Australia is central to that effort because it possesses some of the world’s largest reserves of lithium and rare earth elements.

India offers a large industrial market and processing ambitions.

Japan contributes advanced manufacturing and financing capabilities.

The United States provides capital, defense demand and geopolitical coordination.

The objective is not merely to mine more minerals outside China.

The key challenge is processing.

China spent decades building refining infrastructure supported by state-backed financing, industrial subsidies, lower environmental compliance costs and long-term strategic planning.

Even when minerals are extracted in Australia or Africa, they are often shipped to China for refining before returning to global markets as battery materials, magnets or industrial components.

That means alternative supply chains cannot be built simply by opening mines.

They require entire industrial networks.

The emerging strategy includes financing mechanisms, long-term purchase agreements, joint ventures and efforts to guarantee minimum prices for producers outside China.

Policymakers increasingly believe that purely market-driven systems cannot compete against heavily subsidized Chinese supply chains.

The United States has become particularly aggressive in its approach under the current administration.

Washington is pushing proposals for a preferred critical minerals trading bloc among allied countries.

The concept includes coordinated tariffs, price floors and strategic purchasing arrangements designed to shield non-Chinese producers from price collapses triggered by oversupply from Chinese firms.

Australia has moved rapidly to position itself as a cornerstone supplier.

Canberra has expanded public financing for critical minerals projects and strengthened cooperation with Japan and the United States on refining and downstream processing.

Several Australian rare earth and lithium projects are now receiving strategic backing tied explicitly to supply-chain diversification goals.

Japan’s role is equally significant.

Tokyo has long viewed supply-chain vulnerability as a strategic risk after previous disputes with Beijing disrupted rare earth exports more than a decade ago.

Japanese institutions and companies have since invested heavily in alternative sourcing arrangements, including projects in Australia.

India remains the most complex participant.

New Delhi wants to reduce dependence on Chinese industrial inputs while expanding its domestic manufacturing base.

But India still faces major infrastructure, permitting and processing constraints.

The country’s involvement is strategically important because of its market size and geopolitical alignment, yet translating that into large-scale mineral processing capacity will require years of investment.

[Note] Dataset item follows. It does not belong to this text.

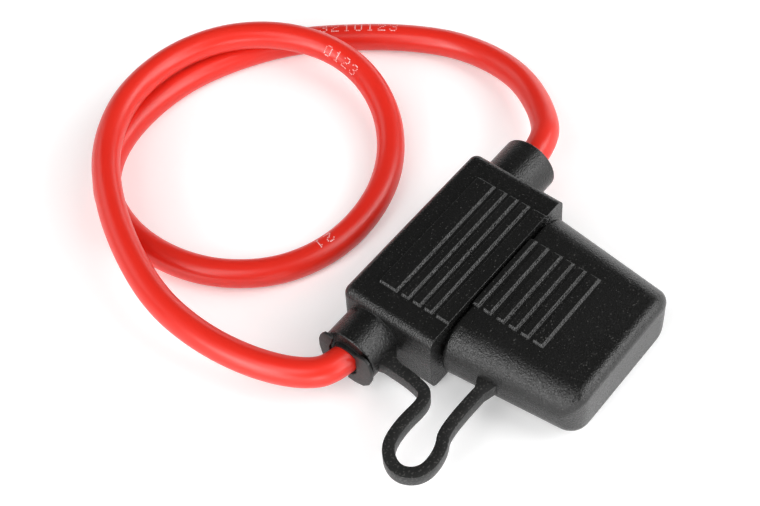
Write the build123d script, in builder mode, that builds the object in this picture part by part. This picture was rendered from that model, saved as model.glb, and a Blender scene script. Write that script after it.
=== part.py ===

The broader implication is that critical minerals are becoming the foundation of a new era of industrial geopolitics.

Unlike oil markets, where supply chains are relatively diversified, critical minerals processing is concentrated in a small number of locations dominated by Chinese firms.

Governments increasingly believe that economic security now depends on controlling not just energy resources but also the materials underpinning electrification, artificial intelligence, aerospace systems and military technology.

The transition is also reshaping alliances.

The Quad originally evolved as a strategic grouping focused largely on Indo-Pacific security concerns.

Critical minerals cooperation is now turning it into an economic-security bloc as well.

The shift reflects growing convergence between military strategy, industrial policy and supply-chain planning.

There are substantial obstacles.

New refining facilities are expensive, environmentally contentious and technically difficult to build.

Western countries also face slower permitting systems, higher labor costs and investor concerns about long-term profitability if Chinese supply floods global markets and drives down prices.

China retains major advantages.

It still controls much of the world’s refining capacity, possesses extensive technical expertise and maintains deep integration across battery and manufacturing supply chains.

Even governments attempting to reduce dependence on Beijing continue to rely heavily on Chinese processing and industrial components.

The economic consequences are already becoming visible.

Automakers, defense contractors and technology firms are increasingly signing long-term mineral supply agreements directly with mining and refining companies.

Governments are intervening more aggressively in industrial planning.

Strategic stockpiling discussions are expanding among major economies.

This is no longer a narrow trade issue.

It is a contest over who controls the material foundations of the next industrial era.

The Quad’s evolving mineral strategy signals that the world’s major democracies now view supply-chain dependence on China not as a commercial inconvenience, but as a strategic risk requiring coordinated state-backed intervention.